- [Task to carry out]
Beneath this instruction is a block of data; output from it exactly the lines that run from the one containing "coil.translate(...COIL_CENTRE, 0), MATERIALS.cable);" through the one containing "points = [vertex.co", inclusive.

- [Data block]

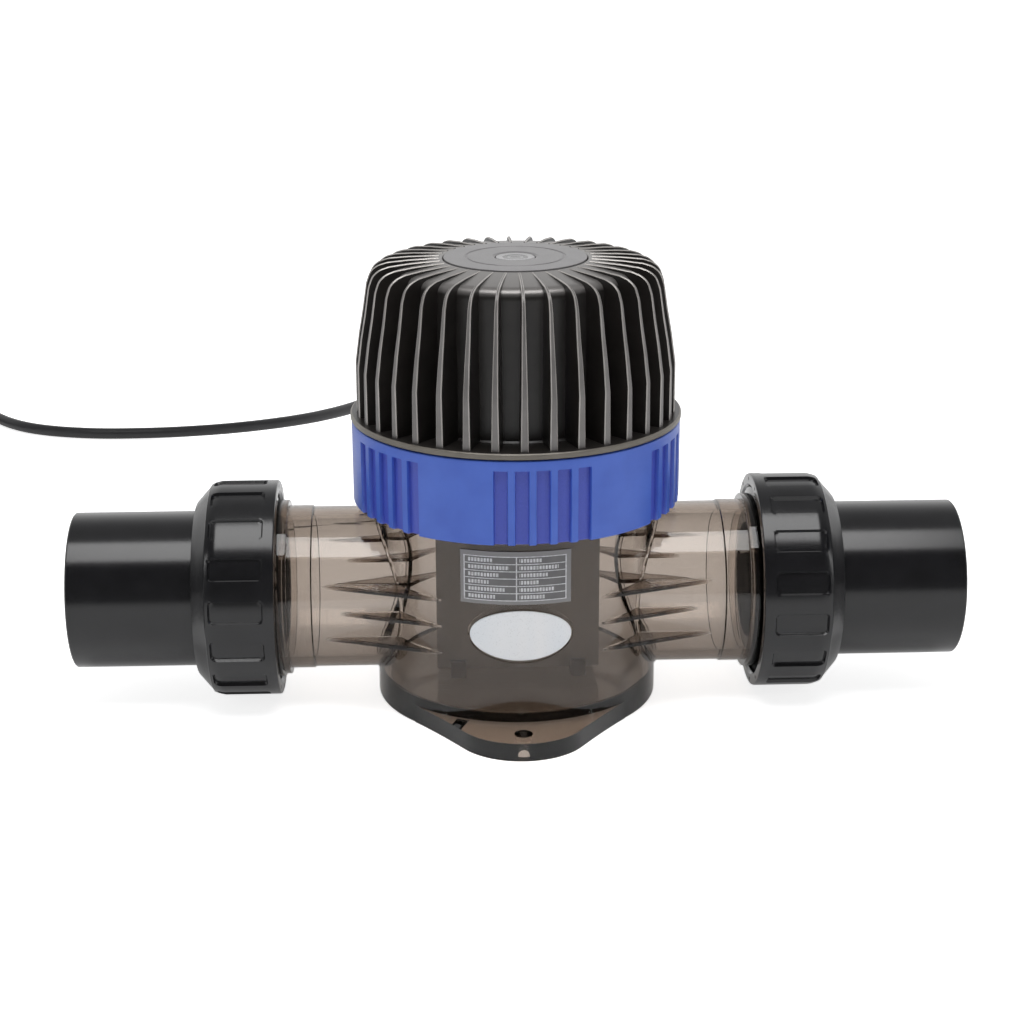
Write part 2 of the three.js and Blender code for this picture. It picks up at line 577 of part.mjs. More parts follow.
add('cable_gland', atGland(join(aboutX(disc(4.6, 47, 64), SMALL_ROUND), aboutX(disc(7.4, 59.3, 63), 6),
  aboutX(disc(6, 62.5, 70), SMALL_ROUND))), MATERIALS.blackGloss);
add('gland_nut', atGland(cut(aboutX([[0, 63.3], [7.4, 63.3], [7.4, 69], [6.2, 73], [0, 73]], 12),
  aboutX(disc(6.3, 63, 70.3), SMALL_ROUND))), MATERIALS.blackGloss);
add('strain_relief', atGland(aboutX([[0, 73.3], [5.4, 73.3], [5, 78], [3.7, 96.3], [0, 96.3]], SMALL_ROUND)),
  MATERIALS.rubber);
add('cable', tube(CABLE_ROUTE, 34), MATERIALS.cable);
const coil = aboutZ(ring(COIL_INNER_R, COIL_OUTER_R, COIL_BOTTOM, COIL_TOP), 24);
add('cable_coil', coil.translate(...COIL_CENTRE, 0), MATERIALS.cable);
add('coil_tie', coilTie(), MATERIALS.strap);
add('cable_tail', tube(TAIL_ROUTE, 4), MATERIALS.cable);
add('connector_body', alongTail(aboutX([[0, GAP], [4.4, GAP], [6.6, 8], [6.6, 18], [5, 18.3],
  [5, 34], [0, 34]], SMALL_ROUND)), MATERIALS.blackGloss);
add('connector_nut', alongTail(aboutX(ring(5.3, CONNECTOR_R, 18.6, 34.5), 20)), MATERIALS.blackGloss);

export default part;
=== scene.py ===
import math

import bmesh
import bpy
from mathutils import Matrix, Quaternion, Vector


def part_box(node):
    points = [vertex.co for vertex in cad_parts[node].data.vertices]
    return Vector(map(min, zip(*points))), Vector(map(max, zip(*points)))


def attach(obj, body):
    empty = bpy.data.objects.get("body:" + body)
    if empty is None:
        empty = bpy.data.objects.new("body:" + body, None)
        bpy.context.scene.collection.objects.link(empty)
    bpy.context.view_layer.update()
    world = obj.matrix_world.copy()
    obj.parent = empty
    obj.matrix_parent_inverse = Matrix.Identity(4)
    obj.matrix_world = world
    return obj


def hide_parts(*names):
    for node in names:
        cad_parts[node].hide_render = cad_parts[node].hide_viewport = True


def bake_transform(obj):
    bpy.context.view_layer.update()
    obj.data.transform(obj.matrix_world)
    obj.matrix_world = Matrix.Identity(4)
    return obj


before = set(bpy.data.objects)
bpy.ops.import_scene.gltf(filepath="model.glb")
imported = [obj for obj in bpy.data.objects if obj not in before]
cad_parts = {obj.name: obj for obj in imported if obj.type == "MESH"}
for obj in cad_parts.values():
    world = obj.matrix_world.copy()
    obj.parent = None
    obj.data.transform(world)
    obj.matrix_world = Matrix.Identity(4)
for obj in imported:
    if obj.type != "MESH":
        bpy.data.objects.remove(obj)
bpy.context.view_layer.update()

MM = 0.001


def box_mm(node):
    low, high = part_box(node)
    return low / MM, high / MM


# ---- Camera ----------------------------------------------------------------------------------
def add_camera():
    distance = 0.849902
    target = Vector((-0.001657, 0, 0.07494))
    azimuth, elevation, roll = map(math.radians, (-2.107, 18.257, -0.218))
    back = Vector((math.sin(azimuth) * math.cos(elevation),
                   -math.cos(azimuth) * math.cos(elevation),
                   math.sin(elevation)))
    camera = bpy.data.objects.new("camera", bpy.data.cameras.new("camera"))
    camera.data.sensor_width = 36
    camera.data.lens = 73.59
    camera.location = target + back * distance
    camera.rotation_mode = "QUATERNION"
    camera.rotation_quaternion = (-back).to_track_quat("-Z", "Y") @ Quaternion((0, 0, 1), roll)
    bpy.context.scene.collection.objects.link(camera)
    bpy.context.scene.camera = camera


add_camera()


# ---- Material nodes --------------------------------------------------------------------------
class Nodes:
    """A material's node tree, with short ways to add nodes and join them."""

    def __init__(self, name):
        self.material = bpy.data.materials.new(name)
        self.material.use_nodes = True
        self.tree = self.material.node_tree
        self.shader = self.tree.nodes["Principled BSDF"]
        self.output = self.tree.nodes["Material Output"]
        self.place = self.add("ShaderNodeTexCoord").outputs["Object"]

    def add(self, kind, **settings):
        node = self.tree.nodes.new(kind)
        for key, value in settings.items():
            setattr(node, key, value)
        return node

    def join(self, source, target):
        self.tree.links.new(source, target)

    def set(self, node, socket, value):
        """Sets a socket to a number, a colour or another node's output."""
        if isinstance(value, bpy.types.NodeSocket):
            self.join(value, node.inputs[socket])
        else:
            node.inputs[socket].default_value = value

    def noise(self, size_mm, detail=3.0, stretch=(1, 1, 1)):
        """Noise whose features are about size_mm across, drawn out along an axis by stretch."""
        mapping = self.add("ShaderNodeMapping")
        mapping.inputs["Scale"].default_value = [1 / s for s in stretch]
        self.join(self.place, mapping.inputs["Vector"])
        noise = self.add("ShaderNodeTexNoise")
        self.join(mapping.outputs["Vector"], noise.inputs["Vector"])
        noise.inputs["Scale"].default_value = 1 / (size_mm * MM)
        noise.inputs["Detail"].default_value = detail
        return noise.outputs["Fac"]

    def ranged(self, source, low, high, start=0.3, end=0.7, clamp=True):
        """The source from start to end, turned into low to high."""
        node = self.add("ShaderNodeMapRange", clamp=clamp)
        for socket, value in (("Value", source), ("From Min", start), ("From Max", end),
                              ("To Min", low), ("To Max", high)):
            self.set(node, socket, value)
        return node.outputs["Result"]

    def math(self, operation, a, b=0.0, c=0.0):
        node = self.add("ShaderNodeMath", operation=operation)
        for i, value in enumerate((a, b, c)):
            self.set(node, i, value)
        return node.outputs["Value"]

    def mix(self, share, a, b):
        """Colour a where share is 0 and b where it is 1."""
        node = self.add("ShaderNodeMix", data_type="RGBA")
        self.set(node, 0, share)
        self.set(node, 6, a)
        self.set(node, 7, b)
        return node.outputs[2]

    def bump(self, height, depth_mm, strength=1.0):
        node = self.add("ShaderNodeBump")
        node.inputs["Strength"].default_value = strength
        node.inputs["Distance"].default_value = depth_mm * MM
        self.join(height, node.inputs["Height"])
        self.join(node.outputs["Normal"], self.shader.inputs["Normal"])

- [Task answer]
add('cable_coil', coil.translate(...COIL_CENTRE, 0), MATERIALS.cable);
add('coil_tie', coilTie(), MATERIALS.strap);
add('cable_tail', tube(TAIL_ROUTE, 4), MATERIALS.cable);
add('connector_body', alongTail(aboutX([[0, GAP], [4.4, GAP], [6.6, 8], [6.6, 18], [5, 18.3],
  [5, 34], [0, 34]], SMALL_ROUND)), MATERIALS.blackGloss);
add('connector_nut', alongTail(aboutX(ring(5.3, CONNECTOR_R, 18.6, 34.5), 20)), MATERIALS.blackGloss);

export default part;
=== scene.py ===
import math

import bmesh
import bpy
from mathutils import Matrix, Quaternion, Vector


def part_box(node):
    points = [vertex.co for vertex in cad_parts[node].data.vertices]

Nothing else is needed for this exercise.